Dickinson, who no longer sports the shoulder-length hair of his younger days, says that his passengers, who recently included the president of Sierra Leone, rarely make the connection with his rock star persona. It's hard to imagine that the pilot who matter-of-factly goes through the safety regulations or reassures passengers about some turbulence is the singer whose screaming vocals on songs like "Bring Your Daughter ... to the Slaughter" earned him the nickname "The Air-Raid Siren."

Dickinson, who hosted the aviation series Flying Heavy Metal for Discovery Channel (U.K.), says his passion for flight goes back to his childhood, His godfather and uncle were both engineers in the Royal Air Force, and he'd regularly attend air shows and decorate his room with squadrons of plastic model airplanes.

But Dickinson put his dreams of flying on hold when he became enamored with rock as a teenager and began singing with the first wave of British heavy metal bands in the late '70s, performing with Samson before joining Iron Maiden in 1981.

Dickinson began his pilot training in the early '90s at a Florida airport while on a family vacation. With the same determination that made him a Top 10-ranked British fencer in the 1980s, Dickinson passed his private pilot's license test and obtained a license to fly commercial jets.

"I was genuinely doing it as an alternative career in case music all fell on his head," said Dickinson, who had left Maiden in 1993 to pursue a solo career before rejoining the band in 1999.

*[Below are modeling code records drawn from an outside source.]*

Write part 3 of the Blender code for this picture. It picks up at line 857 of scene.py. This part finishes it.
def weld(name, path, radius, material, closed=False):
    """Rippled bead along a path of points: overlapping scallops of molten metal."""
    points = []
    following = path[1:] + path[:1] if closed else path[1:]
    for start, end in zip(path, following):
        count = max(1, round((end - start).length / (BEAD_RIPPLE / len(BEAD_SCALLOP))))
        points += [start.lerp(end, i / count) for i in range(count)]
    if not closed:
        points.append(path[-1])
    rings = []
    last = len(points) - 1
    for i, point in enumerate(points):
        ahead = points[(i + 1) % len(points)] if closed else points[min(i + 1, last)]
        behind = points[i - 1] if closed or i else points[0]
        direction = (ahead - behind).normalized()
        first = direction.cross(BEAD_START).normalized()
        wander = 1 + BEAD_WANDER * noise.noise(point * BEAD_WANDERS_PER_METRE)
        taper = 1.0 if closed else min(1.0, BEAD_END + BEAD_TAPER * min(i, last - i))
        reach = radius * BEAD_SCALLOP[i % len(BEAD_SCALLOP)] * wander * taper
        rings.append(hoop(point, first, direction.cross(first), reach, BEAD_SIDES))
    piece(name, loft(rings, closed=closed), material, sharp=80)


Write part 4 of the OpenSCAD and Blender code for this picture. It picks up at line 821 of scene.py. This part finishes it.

Dickinson landed an entry pilot's job with British World Airlines in 2000, and when that airline folded after Sept. 11, 2001, signed on with the newly formed Astraeus.

Dickinson has kept flying with Astraeus even though Maiden has enjoyed a recent resurgence, releasing new albums such as A Matter of Life and Death (2006) as well as its older hits on video games like "Rock Band" that have attracted a new generation of young fans to go along with their older audience who've been into the band since the '80s.

On their latest tour, Maiden decided to revisit some of their hits from their '80s albums - including The Number of the Beast, Powerslave and Somewhere In Time - so their young fans could hear them performed live.

"We love what we do and we've never compromised with the demands of media industry or musical fashion," said Dickinson. "We've always plowed our own somewhat eccentric and stubborn furrow and there's obviously a lot of people that respect that. ...

"Iron Maiden is ultimately all about the fans and that's what makes the Flight 666 documentary great for me. ... It's not about the egos of the band ... or to bolster our self-importance."

For the tour, Dickinson helped design and modify the band's leased plane, giving it fewer passenger seats and enough cargo space to carry 12 tons of equipment. That gave the band the mobility to cover more ground in less time — avoiding costly layovers and making it economically feasible to perform in such countries as Costa Rica for the first time and reach fans in remote locales like Manaus, Brazil's Amazon regionalcapital. Astaeus now offers the design to other customers.

The plane - dubbed "Ed Force One" - was decorated with the band's logo along the side. However, Astraeus ended up painting over the Iron Maiden decorations between legs of the tour after some passengers in Ghana balked at boarding a plane with the band's grinning zombie mascot "Eddie" on the tail fin fearing it was haunted, Dickinson said.

Dickinson does see a link in the precise teamwork required to get a plane to its destination and to pull off an intricately staged arena rock show.

"Obviously as a pilot ... everything seems to be in control," said Dickinson. "And people look at rock musicians and think, yeah, they're wild and crazy and it's all out of control up there and backstage must be a war zone full of groupies and drugs. ...

"But you have to be very disciplined to do what we do in Iron Maiden and you can't survive for a career as long as ours without having some serious degree of dedication. It's not all madness and ... the only way that we can allow ourselves to do what we do to our bodies on stage every night is actually to be fairly in control of what we are doing. It just looks like it's crazy."